(写真提供:エクスポート/神奈川新聞社)
3年に1度開かれる現代アートの国際展「ヨコハマトリエンナーレ2017 島と星座とガラパゴス」の4日の開幕に合わせ、会場の一つである横浜赤レンガ倉庫1号館(横浜市中区)に、同展公式グッズなどを取り扱う「SHOPトリエンナーレ2017」が同日オープンする。横浜を拠点とするグラフィックデザイナーやイラストレーターなど46組が販売する商品には、地域の中小企業とコラボレーションしたものも。同ショップは、商品の販路拡大を模索する試みでもある。
プロダクトデザイナーの伊東祥次さんが手がけた、軽く透明感のある壁掛け時計「Blister Clock」は、生鮮食品のトレーを生かした商品。横浜市文化観光局による市内中小企業とクリエーターをつなげる事業「texi yokohama」を契機に、同市瀬谷区のプラスチック製品製造、小林製作所が持つ真空成形技術との協力で誕生した。クリア、オレンジ、ブルーなどの5色展開で、二つのサイズがある。
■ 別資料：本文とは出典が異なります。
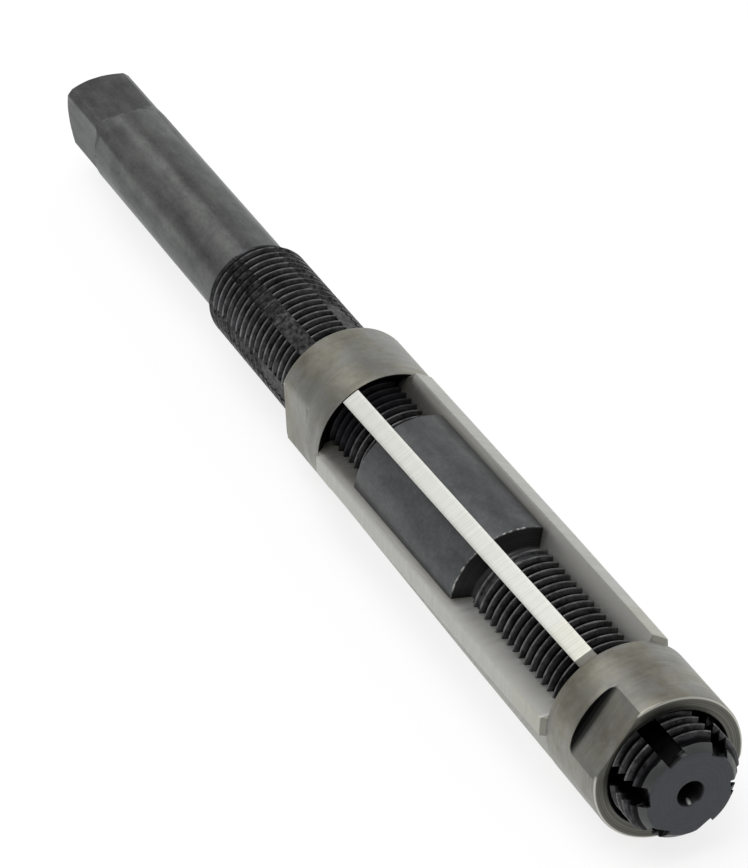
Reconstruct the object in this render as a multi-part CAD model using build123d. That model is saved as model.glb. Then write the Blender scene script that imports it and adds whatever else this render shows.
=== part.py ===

ブランディングデザイナーの小崎直利さんも、技術力がある地域の中小企業と組んだ。販売しているのは、ヘアゴム製造のトップ企業でシェア6割を誇るイノウエ(相模原市緑区)の組みひも技術で編み上げた横浜カラーの「組ヒモブレスレット」。多彩な青の濃淡と白色を基調とした爽やかな商品にはシンプルな金属のチャームも付き、男女問わず使える一品となった。
このほか、ショップでは財布や手ぬぐいといった生活雑貨、アクセサリー、文房具などの作家手作りのものも販売され、各クリエーターの制作の意図や、商品に込めた思いなども紹介する。
ショップには、クリエイターのビジネス機会を創出する、という狙いもある。クリエイターには、販路開拓に苦戦したり、活動の中心エリア以外との交流が薄く、ものづくり企業などの協力者と知り合うきっかけがないといった悩みを抱える人も少なくないという。
ショップの運営事務局、エクスポートの田中あづささんは「横浜デザインシーンのスタートにしようと企画された。ここから新たな一歩が生まれれば」。伊東さんは「手作りではなく、量産し適正な価格で売るというビジネスの形を、企業と共に作っていくことが重要。国内外から多くの来場者が見込まれる場所で、クリエイターと企業の取り組みを知ってもらうことで、裾野が広がることを期待している」と話している。